Согласно Ханишу, в общежитии бурно обсуждали и ещё одну злободневную тему — обвинения в ритуальном убийстве. Очевидно, он имеет в виду акцию, инициированную либералами (в их числе Томашем Г. Масариком и пацифисткой Бертой фон Зутнер). Они выступали за пересмотр результатов судебного процесса 1899 года против Леопольда Хильзнера, подмастерья сапожника из Моравии — его обвиняли в ритуальном убийстве. Либералы хотели доказать его невиновность, а заодно и бессмысленность обвинений в ритуальных убийствах как таковых. Акцию поддержали либеральные печатные издания, а также «Союз противодействия антисемитизму». Но антисемиты всех национальностей, от пангермцев до чешских национальных социалистов, настаивали на законности приговора. В этом споре молодой Гитлер, по утверждению Ханиша, также встаёт на сторону противников антисемитов, сомневается в справедливости приговора и полагает, что «это полный бред, необоснованная клевета».

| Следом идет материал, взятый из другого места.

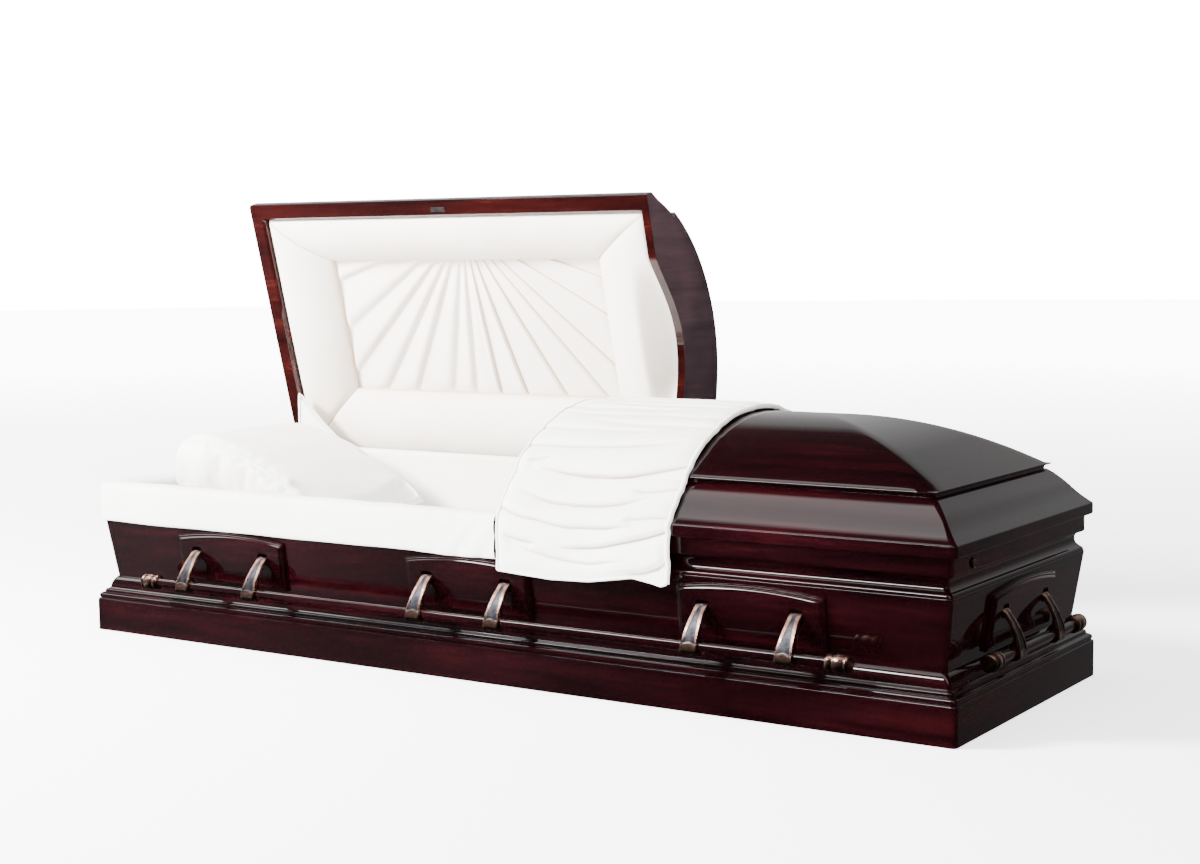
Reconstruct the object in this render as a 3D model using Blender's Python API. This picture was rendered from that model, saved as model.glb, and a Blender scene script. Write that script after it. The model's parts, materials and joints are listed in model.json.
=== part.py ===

Ханиш явно ревнует своего приятеля к другим знакомым и создаёт впечатление, что Гитлер в тот период полностью подпал под влияние еврея Ноймана. Однако однозначно утверждать, что Гитлер всегда выступал в поддержку евреев, нельзя. Как-то один баварец, бригадир строителей, недоумённо спросил, почему это евреи в любом народе всегда остаются чужими, а Гитлер якобы ответил: «Это потому, что они отдельная раса. Они даже пахнут по-особому». Гитлер якобы считал, что потомки евреев часто склонны к радикализму и терроризму. «А ещё он говорил, что талмуд разрешает евреям обсчитывать всех, кто не еврей» — эти слова попадались практически во всех антисемитских газетах того времени. По утверждению Ханиша, Гитлер также любил повторять, что цель оправдывает средства, и широко использовал антисемитские идеи в своей «партийной программе», которую они, судя по всему, тогда много обсуждали.